I plan to sell my house acquired in 1984. The prevailing price is around Rs 5 crore and the circle rate would be approximately Rs 2.60 crore. How do I calculate the long term capital gains and save on tax? If I buy another house with my son or daughter as a secondary holder, can I use the entire LTCG for the new purchase?
Amit Maheshwari Partner, AKM Global replies: A sale of a house is a sale of a capital asset, and the profit will be taxed as a long-term capital gain after indexation. Since the house was purchased in 1984, you can get the fair market value of the house calculated as on 1 April 2001 which can be used for further indexation. The Income Tax Act allows taxpayers to claim certain exemptions against capital gains in such cases. Since you intend to purchase a house, u/s 54 and assuming that the house will be sold for Rs 5 crore, you will need to invest the amount of capital gains so calculated along with your son/daughter. However, your share in the new house should at least be equal to the amount of LTCG. The new residential property must be bought either one year before or two years after the sale of the old property.
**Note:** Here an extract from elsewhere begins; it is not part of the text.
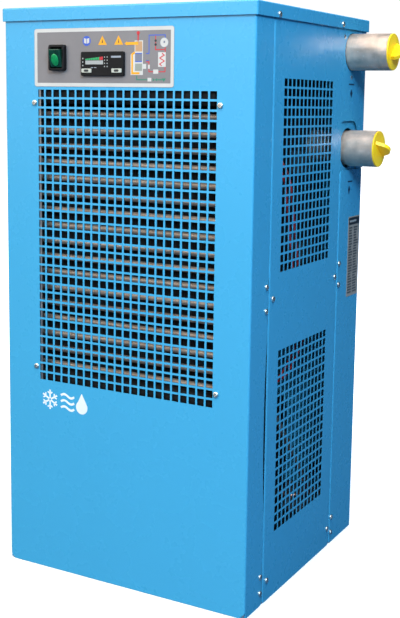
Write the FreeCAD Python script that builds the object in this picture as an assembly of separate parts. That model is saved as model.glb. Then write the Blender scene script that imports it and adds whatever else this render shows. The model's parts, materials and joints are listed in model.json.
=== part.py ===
import FreeCAD, Part
import math
import os

# Refrigerated compressed-air dryer in a free-standing sheet-metal cabinet.
# Millimetres. Origin: centre of the base's footprint, on the floor.
# +X is the side with the air pipes, -Y is the front with the controls, +Z is up.

V = FreeCAD.Vector
X_AXIS = V(1, 0, 0)
Y_AXIS = V(0, 1, 0)
Z_AXIS = V(0, 0, 1)

# ---- Cabinet -------------------------------------------------------------------------
WIDTH = 440.0
DEPTH = 424.0
HEIGHT = 902.0
SHEET = 1.5
BEND = 3.0
PANEL_BOTTOM = 1.0
PANEL_TOP = 898.0
FLANGE = 15.0
SEAM_GAP = 1.2
CORNER_CHAMFER = 9.0
SEAM_CHAMFER = 7.0
SEAM_NICK = 2.5
HALF_W = WIDTH / 2
HALF_D = DEPTH / 2
INNER_W = HALF_W - SHEET
INNER_D = HALF_D - SHEET
SLACK = 0.3

LID_SKIRT = 20.0
LID_OVERHANG = 3.0
LID_REAR_OVERHANG = 6.0
# The lid stands a little open at the back: degrees about its front bottom edge.
LID_TILT = 0.42

# The front sheet wraps round both corners as far as FRONT_SEAM; the rear sheet starts at REAR_SEAM.
FRONT_SEAM = -152.5
REAR_SEAM = 111.5
# The right return of the front sheet has sprung off its neighbour between these heights.
SPRING_Z = (115.0, 455.0)
SPRING_GAP = 8.0
# Above this height the right panel runs on to the back, over the air pipes.
RETURN_TOP = 653.5
NOTCH_TOP = 734.5
NOTCH_BACK = 186.0
NOTCH_CORNER = 26.0

# ---- Punched grilles: square holes on one square pitch -------------------------------
PITCH = 14.5
HOLE = 11.3
FRONT_COLUMNS = 22
FRONT_ROWS = 32
FRONT_FIRST_X = -150.2
FRONT_LOW_Z = 322.2
SIDE_COLUMNS = 13
SIDE_ROWS = 20
SIDE_FIRST_Y = -110.4
SIDE_LOW_ZS = (109.8, 516.9)

# ---- Base, rails ---------------------------------------------------------------------
BASE_SHEET = 2.0
BASE_WALL = 62.0
RAIL_LOW = 440.0
RAIL_HIGH = 506.0
RAIL_FRONT = -175.0
RAIL_BACK = 135.0
RAIL_FLANGE = 15.0
PLATE_Y = (98.0, 206.0)
PLATE_RECESS = 2.5
PLATE_TONGUE = (118.0, 12.0)
BRACKET_Y = (118.0, 204.0)
BRACKET_HEIGHT = 42.0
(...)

Further, if you are not able to buy the house before the due date of filing of tax return for the relevant year, you will need to deposit the capital gains amount in a capital gains account scheme. Further, you are not allowed to sell this house within three years of purchase otherwise the exemption shall be reversed.
I sold my house in 2019 and used the entire proceeds to buy a new house in 2020. In my tax return, I claimed the deduction under Section 54 and did not have to pay long term capital gains tax. Tax exemption was availed on Rs 55 lakh. Now I want to sell the house I bought in 2020 and buy a new house. Due to the market situation, this will be at a loss of Rs 10 lakh. Will I have to pay tax equivalent to the tax benefit that I took earlier, since I am selling within 3 years of purchase? Is there any investment I can make to avoid this tax?
Shubham Agrawal Senior Taxation Advisor, replies: If a taxpayer purchases a house and claims exemption under Section 54 and then the new residential house property is transferred within a period of 3 years from the date of acquisition, then the benefit granted under Section 54 will be withdrawn. In your case, the entire tax exemption of Rs 55 lakh will be reversed and it will be reduced from the cost of acquisition of the new house. Since you are already selling at a loss, it is advisable to complete the holding period of 3 years before this sale.